Fourier-based invariant image descriptors

A new framework for matching images with invariance to rotation is formed. This is done through two novel Global Rotation Invariant Descriptors (GRIDs), based on the Discrete Fourier Transform (DFT). The two descriptors are generated through the transfbormation of rotation into circular shifts by mapping the images from Cartesian to Polar coordinates. The first GRID is based on the Fourier magnitudes, thus allowing images with similar frequency components to be regarded as similar or identical. Experiments are done to show the performance of the descriptor under a variety of practical conditions including scale change and image compression. The need for a more precise ability to match images leads to the derivation of the second GRID, which incorporates the phase information into a Shift Invariant Signal Transform (SIST).
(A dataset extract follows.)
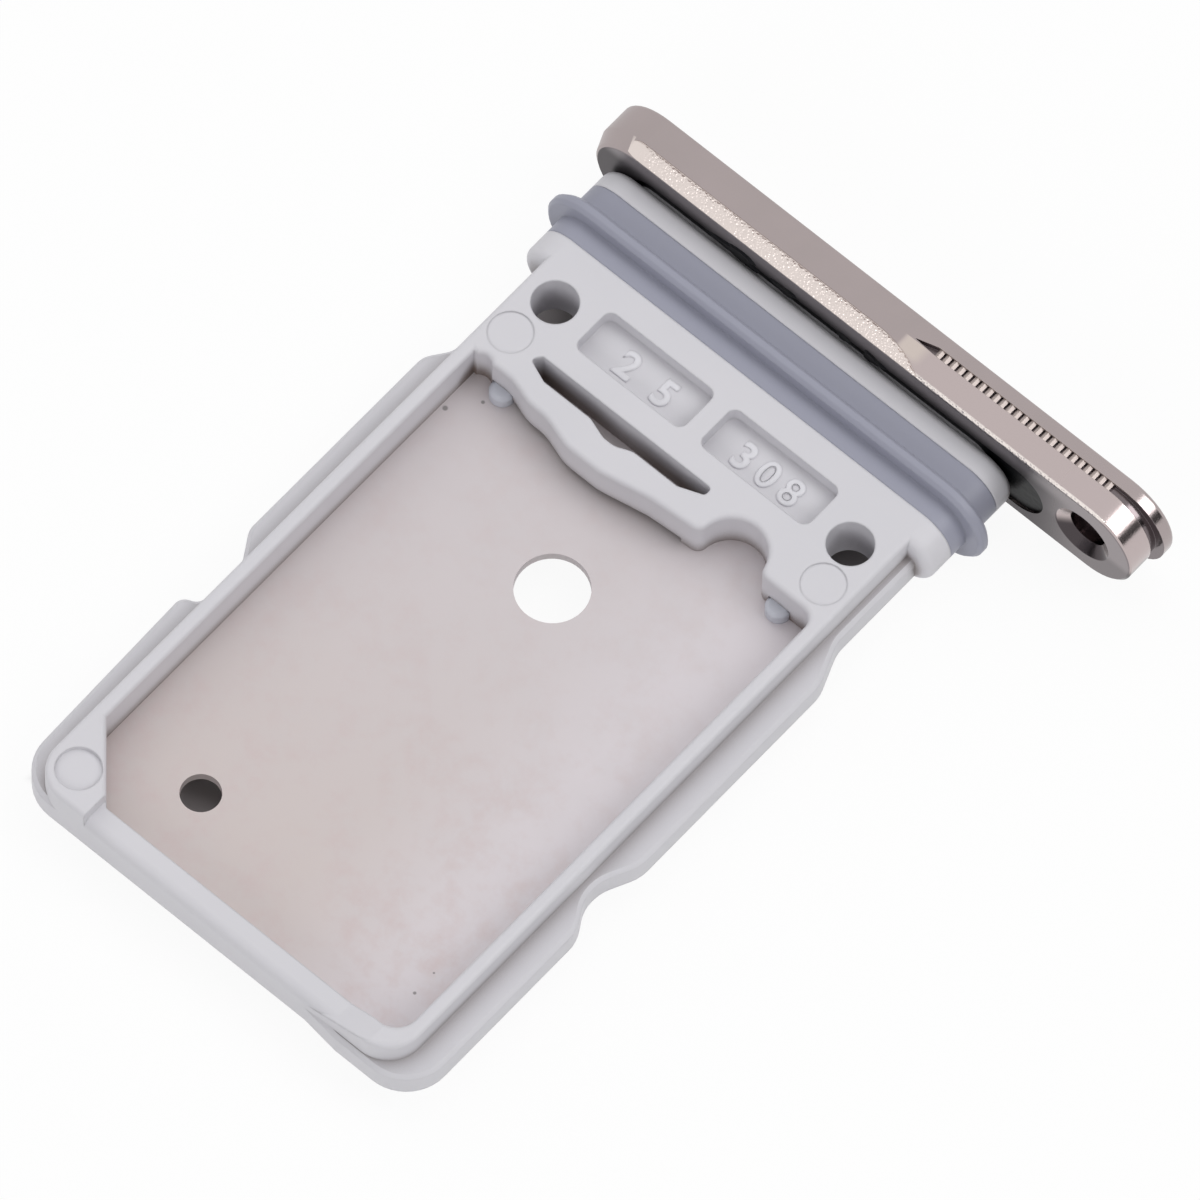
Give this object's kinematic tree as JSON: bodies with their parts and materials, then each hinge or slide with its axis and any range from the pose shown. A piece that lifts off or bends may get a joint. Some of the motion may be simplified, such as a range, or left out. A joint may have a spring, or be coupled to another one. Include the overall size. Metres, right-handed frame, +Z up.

The SIST is once again used on the polar representation of the image to generate an inherently rotation-invariant descriptor. This descriptor is shown experimentally to be extremely sensitive to small variations in the image. To increase the performance of the phase-retaining descriptor, a method for phase quantization and sensitivity relaxation is introduced. Once again experiments are done to show how the descriptor performs under varying practical condition. Finally, the concept of entanglement is introduced as a method of increasing the robustness and performance of the rotation-invariant descriptors.;Through experimentation and theoretical analysis it is shown that the proposed descriptors form a very practical method for comparing and matching images under practical conditions. Furthermore, the relative boost in performance resulting from each enhancement is shown through experimentation.